Diese gesamtgesellschaftliche Sicht der Historischen Schule auf ökonomische Zusammenhänge spiegelt sich in der Vorstellung wider, dass die Soziale Marktwirtschaft ein „der Ausgestaltung harrender, progressiver Stilgedanke“ sei – wie es Müller-Armack formulierte.2 Ebenso stimmen beide Richtungen darin überein, dass es nicht primär die Verwirklichung wirtschaftlicher Effizienz, sondern die Ermöglichung von Gerechtigkeit ist, auf die Wissenschaft und Politik letztlich zielen sollten. Entsprechend kann die Wirtschaft nicht dem Prinzip des Laissez-faire überlassen werden, sondern es bedarf eines starken, wirkmächtigen Staates, der dem wirtschaftlichen Geschehen klare Leitplanken setzt. Freilich gibt es auch markante Unterschiede zwischen beiden Denkschulen, zum Beispiel bei Kartellfragen, aber die Kontinuitäten sind nicht zu leugnen.
Immer wieder gibt es die Diskussion, ob Deutschland mit seiner Traditionslinie von Historischer Schule und Sozialer Marktwirtschaft einen Sonderweg beschritten hat, der sich bis heute fortsetzt. Insbesondere während der Finanzmarkt- und Staatsschuldenkrise ab 2008 wurde Stimmen laut, die die rigorose Sparpolitik und die Forderungen nach einer restriktiven Finanzpolitik des damaligen Bundesfinanzministers Wolfgang Schäuble gerade gegenüber Griechenland auf diese Weise erklären wollten. Austerität, verstanden als Disziplin und Entbehrung, war das Modewort jener Debatten und wurde von nicht wenigen als typisch deutsche Tugend angesehen, mit der die Bundesregierung gerade in Südeuropa nicht nur Sympathiepunkte sammelte. In ihrem bis heute lesenswerten Buch Euro. Der Kampf der Wirtschaftskulturen (2016)3 machen die beiden Professoren an der Princeton University Markus Brunnermeier und Harold James gemeinsam mit dem ehemaligen Vizepräsidenten der Französischen Nationalbank Jean-Pierre Landau die unterschiedlichen Wirtschaftsphilosophien insbesondere zwischen Deutschland und Frankreich als Grund dafür aus, dass die europäische Geld- und Finanzpolitik zwischen (deutscher) Prinzipientreue sowie fiskalischer Strenge und (französischem) Pragmatismus hin und her schlingere. Sicherlich nicht die einzige Erklärung für manche Verwerfungen im Euroraum seit der Einführung der gemeinsamen Währung. Aber ein wichtiger Hinweis darauf, dass wirtschaftspolitische Positionen auch mit nationalen Traditionen und historischen sowie kulturellen Entwicklungspfaden verbunden sind.

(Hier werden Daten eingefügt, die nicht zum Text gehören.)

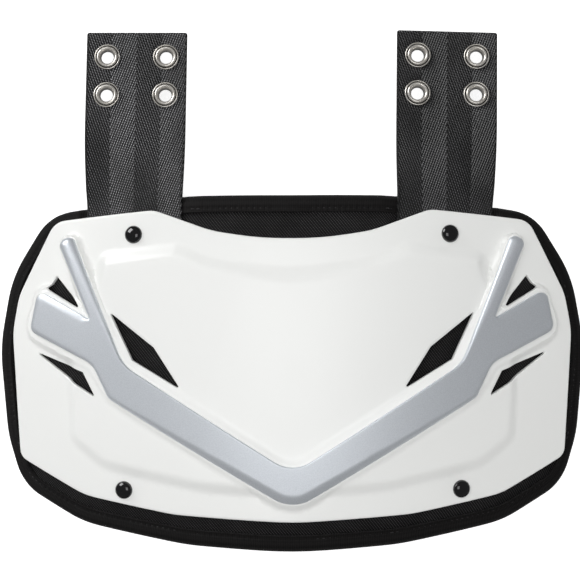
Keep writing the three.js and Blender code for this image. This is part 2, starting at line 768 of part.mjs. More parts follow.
// An eyelet: a barrel through the webbing with a rolled flange on each face
function makeEyelet(name, frame, { w, v }) {
  const outer = EYELET_DIAMETER / 2;
  const hole = EYELET_BORE / 2;
  const upper = CLEARANCE;
  const lower = strapUnder - CLEARANCE;
  const crown = (outer + hole) / 2;
  const profile = [
    { radius: barrel, level: upper },
    { radius: outer, level: upper },
    { radius: crown, level: upper + EYELET_CROWN },
    { radius: hole, level: upper - EYELET_WALL },
    { radius: hole, level: lower - EYELET_WALL },
    { radius: outer - EYELET_WALL, level: lower - EYELET_WALL },
    { radius: outer, level: lower },
    { radius: barrel, level: lower },
    { radius: barrel, level: upper },
  ];
  const mesh = namedMesh(name, solidGeometry(turned(0, 0, profile)), 'eyelet');
  mesh.applyMatrix4(frame.clone().multiply(new THREE.Matrix4().makeTranslation(w, v - turnTo, 0)));
  return mesh;
}

// The tape's lowest stretches lie flat on the floor
const tapeGeometry = makeTape();
tapeGeometry.computeBoundingBox();
const floorLevel = tapeGeometry.boundingBox.min.z + SETTLE;
const tapePoints = tapeGeometry.attributes.position;
for (let i = 0; i < tapePoints.count; i += 1) {
  tapePoints.setZ(i, Math.max(tapePoints.getZ(i), floorLevel));
}

// All the pieces
const plate = new THREE.Group();
plate.add(makeShell(), makeChevron(), makePad(), namedMesh('edge_tape', tapeGeometry, 'tape'));
plate.add(...rivets.map(makeRivet));
for (const side of SIDES) {
  const { frame } = strapRibbon(side);
  plate.add(makeStrap(side));
  eyeletPlaces.forEach((place, i) => {
    plate.add(makeEyelet(`eyelet_${side.name}_${i + 1}`, frame, place));
  });
}

// The origin is under the middle of the whole part, on the surface that it lies on
const box = new THREE.Box3().setFromObject(plate, true);
const middle = box.getCenter(new THREE.Vector3());
plate.position.set(-middle.x, -middle.y, -box.min.z);
const group = new THREE.Group();
group.add(plate);

export default group;
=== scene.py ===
import math

import bpy
import numpy as np
from mathutils import Matrix, Vector
from mathutils.geometry import delaunay_2d_cdt


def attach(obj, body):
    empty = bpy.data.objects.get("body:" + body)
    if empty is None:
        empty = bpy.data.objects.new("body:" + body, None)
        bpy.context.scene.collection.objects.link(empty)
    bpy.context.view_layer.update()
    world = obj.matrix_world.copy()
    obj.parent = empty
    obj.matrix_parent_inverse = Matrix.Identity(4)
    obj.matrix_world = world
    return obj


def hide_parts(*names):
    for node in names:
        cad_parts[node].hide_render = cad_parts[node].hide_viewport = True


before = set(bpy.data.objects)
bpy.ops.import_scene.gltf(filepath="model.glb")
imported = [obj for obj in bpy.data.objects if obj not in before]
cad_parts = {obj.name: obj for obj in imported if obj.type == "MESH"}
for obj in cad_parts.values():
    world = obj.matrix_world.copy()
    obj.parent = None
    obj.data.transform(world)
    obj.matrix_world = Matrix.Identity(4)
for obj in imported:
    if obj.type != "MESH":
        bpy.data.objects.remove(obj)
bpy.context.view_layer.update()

# A football back plate, lying on the edge of its pad with the hard shell up.
# Shapes are drawn on a flat sheet in millimetres: u across, v up, h off the pad's front face.
# The sheet is then bent over the wearer's back, in metres.
MM = 0.001

# Bend of the plate, and where the middle of its sheet lies in the frame
BACK_RADIUS = 260
SPINE_RADIUS = 700
SHEET_PLACE = (0, -42.336, 53.898)

# Shell
SHELL_WIDTH = 300
SHELL_HEIGHT = 158
SHELL_TOP = 2.5
SHELL_WALL = 2.2
SHELL_ROUND = 0.9
VENT_ROUND = 0.35
VENT_CORNER = 0.5
PANEL_RISE = 3
BED_RISE = 4.5
SEAM_BLEND = 1.8
SHELL_EDGE_LINES = (0.12, 0.4, SHELL_ROUND, 1.8)
BED_LINES = (0, 0.5, 1.5, 3, 4.5, 6)
PANEL_LINES = (-0.6, 1.2, 3, 4.8)
VENT_LINE = 1.2 * VENT_ROUND

# Chevron
CHEVRON_UNDER = 7.3
CHEVRON_TOP = 9.9
CHEVRON_EDGE = 0.4
CHEVRON_GLUE = 0.05
CHEVRON_STEP = 1.0
CHEVRON_SPACING = 1.1
CHEVRON_LINES = (0.1, 0.3, 0.6, 1.1, 1.8, 2.6)

# Pad and tape
SIDE_BORDER = 10.8
TOP_BORDER = 6.1
BOTTOM_BORDER = 15.4
PAD_THICKNESS = 12
PAD_RIM_INSET = 1.6
PAD_STEP = 2.5
PAD_LINES = (1.9, 2.6, 3.6, 6, 8.4, 11)
FRONT_WRINKLE = 0.12
BACK_WRINKLE = 0.25
DIMPLE_RINGS = (3.4, 4.6, 6, 7.6, 9.5, 12)
DIMPLE_FLOOR = 4.6
DIMPLE_WIDTH = 9
BACK_HELD = 10
SWELL_ROOM = 1.2
SWELL_PRESSURE = 4
SWELL_FRAMES = 20
SWELL_LIMIT = 3
TAPE_THICKNESS = 0.9
TAPE_RIB = 0.9
TAPE_PICK = 1.7
STITCH_INSET = 6.4
STITCH_SIDES = 8
STITCH_DIP = 0.5
STITCH_VALLEY = 0.9
STITCH_PITCH = 2.9
STITCH_LENGTH = 2.1
THREAD = 0.55

# Straps and their eyelets
STRAP_WIDTH = 51.4
STRAP_THICKNESS = 2.2
STRAP_TAIL = 13
STRAP_LENGTH = 118.5
STRAP_LEAN = math.radians(1)
STRAP_TURN = 48
STRAP_END_SLOPE = math.radians(10)
STRAP_END_TILT = math.radians(3)
STRAP_FLATTENING = 16
STRAP_ROUND = 0.75
STRAP_FOOT_ROUND = 0.6
STRAP_TOP_ROUND = 1.2
STRAP_STEP = 1.6
STRAP_BANDS = 4
RIB_PERIOD = 1.3
RIB_RISE = 2.7
PICK_PERIOD = 1.3
SELVEDGE = 1.3
EYELET_DIAMETER = 13.2
EYELET_BORE = 7
EYELETS_ACROSS = 30
EYELETS_ALONG = 19.8
EYELET_INSET = 13
EYELET_HOLE = 9
EYELET_SIDES = 56
EYELET_RINGS = (5.2, 6.2, 7.2, 8.4)
EYELET_SQUEEZE = 0.3
MESH_PERIOD = 1.5
PRESS_DEPTH = 2.8
PRESS_EDGE = 4
PRESS_ROOM = 1

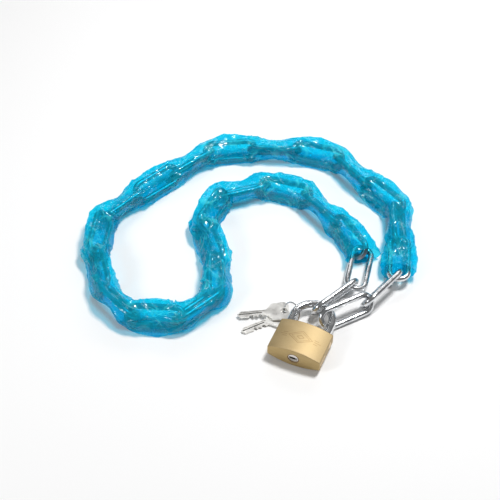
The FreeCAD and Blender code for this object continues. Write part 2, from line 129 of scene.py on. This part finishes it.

Zurück zu Müller-Armack: Er war ein begeisterter Europäer. Die Ausgestaltung der politischen und wirtschaftlichen Ordnung in Europa war in Deutschland in den 1950er Jahren umstritten. Etwas vereinfacht zusammengefasst: Bundeskanzler Konrad Adenauer sprach sich für eine Integration Westeuropas aus, die in kleinen Schritten vollzogen werden müsse. Bundeswirtschaftsminister Ludwig Erhard forderte hingegen eine große transatlantische Freihandelszone, in der die einzelnen Staaten im Wettbewerb zueinanderstehen sollten. Müller-Armacks Ziel war die europäische Integration, für die er sich mit Leidenschaft einsetzte. So war für ihn die Europäische Wirtschaftsgemeinschaft (EWG), wie sie dann am 25. März 1957 durch die Römischen Verträge mit den Staaten Belgien, Bundesrepublik Deutschland, Frankreich, Italien, Luxemburg und die Niederlande gegründet wurde, nur ein erster Schritt. Gleichwohl gestaltete er den schwierigen, aber letztlich erfolgreichen Abschluss der Verträge mit, häufig in Vertretung für Ludwig Erhard. Ab 1958 wirkte Müller-Armack als Staatssekretär für Europäische Angelegenheiten und wusste sich vielfach als konstruktiver Vermittler einzubringen. Auch aufgrund des Scheiterns der Beitrittsverhandlungen Großbritanniens zur EWG am Veto des französischen Präsidenten Charles de Gaulle trat Müller-Armack 1963 als Staatssekretär zurück.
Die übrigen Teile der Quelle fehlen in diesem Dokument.